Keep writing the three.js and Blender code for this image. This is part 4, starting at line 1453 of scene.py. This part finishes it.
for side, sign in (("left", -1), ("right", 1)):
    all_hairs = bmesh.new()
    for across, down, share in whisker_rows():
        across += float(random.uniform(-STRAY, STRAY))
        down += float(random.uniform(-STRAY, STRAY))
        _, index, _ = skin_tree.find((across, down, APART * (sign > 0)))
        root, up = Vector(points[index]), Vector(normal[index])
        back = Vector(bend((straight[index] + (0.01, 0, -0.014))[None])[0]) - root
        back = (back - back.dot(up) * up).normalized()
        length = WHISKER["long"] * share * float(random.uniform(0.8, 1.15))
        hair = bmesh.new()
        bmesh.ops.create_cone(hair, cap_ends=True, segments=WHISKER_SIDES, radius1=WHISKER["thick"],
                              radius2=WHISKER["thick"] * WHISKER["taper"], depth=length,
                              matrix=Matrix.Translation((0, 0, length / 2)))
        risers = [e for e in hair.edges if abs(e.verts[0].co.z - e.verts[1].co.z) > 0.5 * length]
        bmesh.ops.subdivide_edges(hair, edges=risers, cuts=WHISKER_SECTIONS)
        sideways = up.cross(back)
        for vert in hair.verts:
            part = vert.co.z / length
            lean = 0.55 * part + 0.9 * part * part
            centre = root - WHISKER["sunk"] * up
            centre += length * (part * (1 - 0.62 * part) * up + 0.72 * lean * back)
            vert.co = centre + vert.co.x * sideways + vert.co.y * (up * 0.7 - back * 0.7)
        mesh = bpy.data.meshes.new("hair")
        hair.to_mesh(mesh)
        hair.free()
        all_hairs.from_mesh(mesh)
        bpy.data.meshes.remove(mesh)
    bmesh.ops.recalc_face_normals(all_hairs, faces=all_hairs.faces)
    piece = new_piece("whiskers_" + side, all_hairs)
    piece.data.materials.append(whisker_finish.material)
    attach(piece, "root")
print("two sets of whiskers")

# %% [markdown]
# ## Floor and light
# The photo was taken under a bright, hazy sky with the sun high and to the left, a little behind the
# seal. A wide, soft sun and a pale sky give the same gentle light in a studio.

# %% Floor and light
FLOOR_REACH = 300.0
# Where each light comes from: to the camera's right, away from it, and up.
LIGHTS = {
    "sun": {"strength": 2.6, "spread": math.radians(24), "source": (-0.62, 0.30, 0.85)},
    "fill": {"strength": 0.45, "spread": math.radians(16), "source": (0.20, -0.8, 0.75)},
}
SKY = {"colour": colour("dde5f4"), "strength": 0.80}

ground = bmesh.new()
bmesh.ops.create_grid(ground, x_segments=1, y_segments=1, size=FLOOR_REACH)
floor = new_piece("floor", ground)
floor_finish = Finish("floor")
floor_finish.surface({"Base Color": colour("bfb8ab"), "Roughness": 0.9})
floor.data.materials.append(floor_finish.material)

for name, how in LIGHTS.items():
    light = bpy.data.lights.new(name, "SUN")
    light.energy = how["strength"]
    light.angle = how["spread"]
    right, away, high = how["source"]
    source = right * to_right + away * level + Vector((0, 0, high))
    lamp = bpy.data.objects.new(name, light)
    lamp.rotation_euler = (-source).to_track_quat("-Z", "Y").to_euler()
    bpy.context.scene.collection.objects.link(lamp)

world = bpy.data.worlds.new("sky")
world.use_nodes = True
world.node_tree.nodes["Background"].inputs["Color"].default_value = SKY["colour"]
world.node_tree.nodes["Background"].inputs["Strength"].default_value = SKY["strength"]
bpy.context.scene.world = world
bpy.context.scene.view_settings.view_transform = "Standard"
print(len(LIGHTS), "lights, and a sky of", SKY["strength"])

* * *

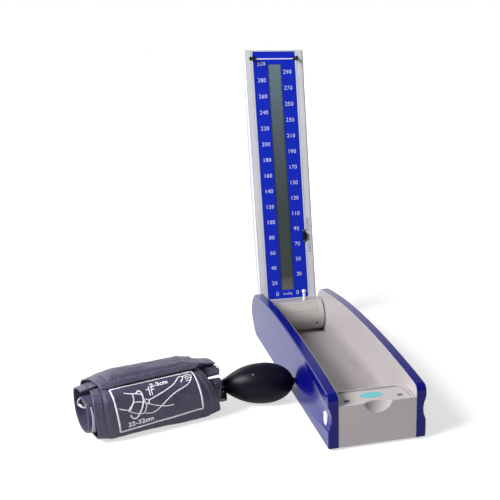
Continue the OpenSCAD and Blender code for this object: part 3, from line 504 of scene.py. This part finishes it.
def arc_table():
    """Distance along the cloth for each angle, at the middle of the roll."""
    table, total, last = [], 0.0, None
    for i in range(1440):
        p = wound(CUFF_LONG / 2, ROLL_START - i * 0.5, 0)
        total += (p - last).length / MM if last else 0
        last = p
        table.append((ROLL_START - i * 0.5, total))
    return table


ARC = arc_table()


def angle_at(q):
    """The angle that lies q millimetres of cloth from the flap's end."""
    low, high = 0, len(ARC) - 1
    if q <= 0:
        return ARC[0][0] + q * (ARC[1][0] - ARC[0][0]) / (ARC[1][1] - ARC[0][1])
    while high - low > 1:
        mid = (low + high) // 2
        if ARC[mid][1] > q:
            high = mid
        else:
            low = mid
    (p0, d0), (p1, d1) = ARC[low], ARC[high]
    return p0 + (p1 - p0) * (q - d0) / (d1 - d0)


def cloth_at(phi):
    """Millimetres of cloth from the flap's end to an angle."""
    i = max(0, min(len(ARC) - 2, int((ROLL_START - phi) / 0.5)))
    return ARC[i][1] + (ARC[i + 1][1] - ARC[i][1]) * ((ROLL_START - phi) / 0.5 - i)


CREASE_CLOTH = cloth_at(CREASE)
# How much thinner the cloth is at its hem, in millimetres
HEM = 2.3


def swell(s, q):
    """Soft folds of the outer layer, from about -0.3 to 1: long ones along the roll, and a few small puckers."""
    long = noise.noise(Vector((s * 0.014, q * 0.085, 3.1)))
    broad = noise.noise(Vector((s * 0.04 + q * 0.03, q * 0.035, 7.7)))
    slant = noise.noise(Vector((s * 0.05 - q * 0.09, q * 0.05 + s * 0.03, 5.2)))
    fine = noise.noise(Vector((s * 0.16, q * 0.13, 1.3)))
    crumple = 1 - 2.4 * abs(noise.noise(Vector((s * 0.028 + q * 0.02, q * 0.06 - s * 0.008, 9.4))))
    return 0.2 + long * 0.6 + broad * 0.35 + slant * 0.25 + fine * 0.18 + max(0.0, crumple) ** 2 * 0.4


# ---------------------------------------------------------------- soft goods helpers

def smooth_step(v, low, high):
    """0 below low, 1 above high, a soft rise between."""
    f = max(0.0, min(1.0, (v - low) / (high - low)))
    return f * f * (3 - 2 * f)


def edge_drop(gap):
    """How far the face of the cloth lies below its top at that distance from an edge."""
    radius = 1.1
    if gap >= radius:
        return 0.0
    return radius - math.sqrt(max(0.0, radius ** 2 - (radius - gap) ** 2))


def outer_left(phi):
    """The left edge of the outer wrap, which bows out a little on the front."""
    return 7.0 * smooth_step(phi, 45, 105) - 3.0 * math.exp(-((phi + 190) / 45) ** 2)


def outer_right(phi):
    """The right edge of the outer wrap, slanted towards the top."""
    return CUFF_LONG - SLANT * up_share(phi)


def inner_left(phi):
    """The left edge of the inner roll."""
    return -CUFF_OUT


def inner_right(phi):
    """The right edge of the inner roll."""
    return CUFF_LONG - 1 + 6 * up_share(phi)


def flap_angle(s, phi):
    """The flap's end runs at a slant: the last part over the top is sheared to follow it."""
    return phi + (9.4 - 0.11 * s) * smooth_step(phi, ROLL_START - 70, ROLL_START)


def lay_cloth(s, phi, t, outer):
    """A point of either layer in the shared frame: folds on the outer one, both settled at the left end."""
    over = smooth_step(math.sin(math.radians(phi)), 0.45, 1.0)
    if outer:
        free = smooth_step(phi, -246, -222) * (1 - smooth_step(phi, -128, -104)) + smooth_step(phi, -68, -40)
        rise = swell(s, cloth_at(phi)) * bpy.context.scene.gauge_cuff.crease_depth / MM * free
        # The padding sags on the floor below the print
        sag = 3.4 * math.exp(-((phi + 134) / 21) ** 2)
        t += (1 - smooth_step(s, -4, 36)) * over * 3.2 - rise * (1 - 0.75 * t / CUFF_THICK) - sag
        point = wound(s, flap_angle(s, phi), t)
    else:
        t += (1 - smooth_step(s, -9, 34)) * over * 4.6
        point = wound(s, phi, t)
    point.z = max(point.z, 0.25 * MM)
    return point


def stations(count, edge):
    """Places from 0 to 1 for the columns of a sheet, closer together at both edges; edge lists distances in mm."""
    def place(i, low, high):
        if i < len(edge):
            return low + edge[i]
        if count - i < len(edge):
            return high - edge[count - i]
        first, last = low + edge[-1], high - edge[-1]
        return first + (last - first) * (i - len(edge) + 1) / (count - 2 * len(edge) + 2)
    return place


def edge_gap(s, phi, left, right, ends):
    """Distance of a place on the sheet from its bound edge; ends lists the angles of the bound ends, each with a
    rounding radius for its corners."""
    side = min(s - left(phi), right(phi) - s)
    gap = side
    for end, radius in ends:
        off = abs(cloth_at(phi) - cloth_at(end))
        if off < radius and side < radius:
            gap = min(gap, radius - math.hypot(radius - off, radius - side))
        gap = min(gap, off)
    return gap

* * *

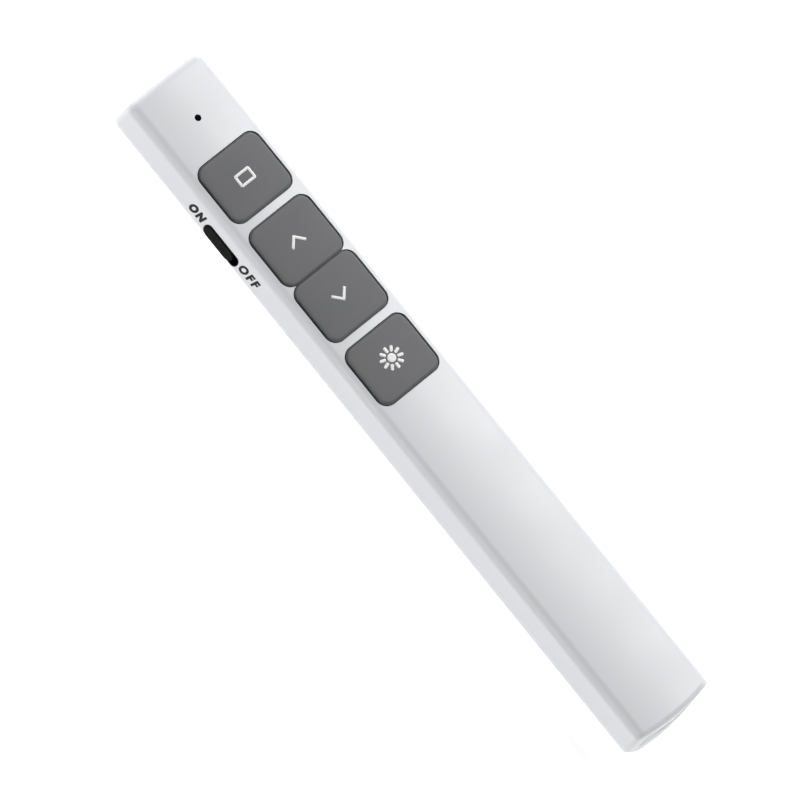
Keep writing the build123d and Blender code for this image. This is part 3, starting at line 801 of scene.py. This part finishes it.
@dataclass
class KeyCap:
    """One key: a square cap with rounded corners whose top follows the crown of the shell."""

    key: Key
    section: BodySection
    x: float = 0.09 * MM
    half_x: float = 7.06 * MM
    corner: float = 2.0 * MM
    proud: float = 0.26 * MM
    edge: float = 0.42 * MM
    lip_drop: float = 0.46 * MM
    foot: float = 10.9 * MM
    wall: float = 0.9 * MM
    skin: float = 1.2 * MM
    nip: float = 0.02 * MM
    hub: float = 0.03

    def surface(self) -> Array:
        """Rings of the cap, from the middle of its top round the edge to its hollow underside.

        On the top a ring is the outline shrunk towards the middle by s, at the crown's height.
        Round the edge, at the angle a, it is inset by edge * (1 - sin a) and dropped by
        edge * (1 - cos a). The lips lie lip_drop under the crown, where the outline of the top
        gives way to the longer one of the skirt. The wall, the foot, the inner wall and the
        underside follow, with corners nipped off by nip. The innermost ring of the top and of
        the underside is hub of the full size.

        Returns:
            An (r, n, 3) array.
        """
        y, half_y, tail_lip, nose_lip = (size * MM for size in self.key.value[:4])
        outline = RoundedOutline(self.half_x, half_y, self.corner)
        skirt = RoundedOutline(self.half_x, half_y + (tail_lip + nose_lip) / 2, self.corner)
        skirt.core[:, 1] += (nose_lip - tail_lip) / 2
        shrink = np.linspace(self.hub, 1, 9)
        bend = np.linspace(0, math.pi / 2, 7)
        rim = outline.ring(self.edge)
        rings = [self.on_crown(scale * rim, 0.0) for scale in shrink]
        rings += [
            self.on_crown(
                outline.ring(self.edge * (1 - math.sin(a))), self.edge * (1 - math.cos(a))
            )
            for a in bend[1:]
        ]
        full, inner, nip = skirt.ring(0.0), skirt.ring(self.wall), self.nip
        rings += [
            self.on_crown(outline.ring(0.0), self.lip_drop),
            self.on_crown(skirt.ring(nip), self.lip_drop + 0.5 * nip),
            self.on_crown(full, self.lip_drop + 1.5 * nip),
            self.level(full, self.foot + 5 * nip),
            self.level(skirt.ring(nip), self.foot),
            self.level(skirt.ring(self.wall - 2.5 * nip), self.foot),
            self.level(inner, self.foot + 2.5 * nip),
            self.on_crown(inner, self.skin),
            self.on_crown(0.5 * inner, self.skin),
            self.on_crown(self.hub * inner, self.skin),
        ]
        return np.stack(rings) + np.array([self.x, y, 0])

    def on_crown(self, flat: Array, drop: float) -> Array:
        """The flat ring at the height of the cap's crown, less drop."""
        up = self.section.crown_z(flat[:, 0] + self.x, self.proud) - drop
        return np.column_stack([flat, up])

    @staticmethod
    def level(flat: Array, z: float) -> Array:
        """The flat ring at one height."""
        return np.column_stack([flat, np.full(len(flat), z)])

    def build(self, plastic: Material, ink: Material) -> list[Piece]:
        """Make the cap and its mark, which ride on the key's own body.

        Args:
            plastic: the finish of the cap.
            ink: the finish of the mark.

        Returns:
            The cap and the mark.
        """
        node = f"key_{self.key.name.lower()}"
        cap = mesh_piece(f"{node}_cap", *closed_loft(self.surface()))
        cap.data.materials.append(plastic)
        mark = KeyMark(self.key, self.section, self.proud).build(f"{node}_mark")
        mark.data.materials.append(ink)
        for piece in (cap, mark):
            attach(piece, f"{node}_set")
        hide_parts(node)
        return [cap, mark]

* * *

Using the material above, copy every line in which the string "finishes" occurs.

◆ **FINAL ANSWER**
Keep writing the three.js and Blender code for this image. This is part 4, starting at line 1453 of scene.py. This part finishes it.
Continue the OpenSCAD and Blender code for this object: part 3, from line 504 of scene.py. This part finishes it.
Keep writing the build123d and Blender code for this image. This is part 3, starting at line 801 of scene.py. This part finishes it.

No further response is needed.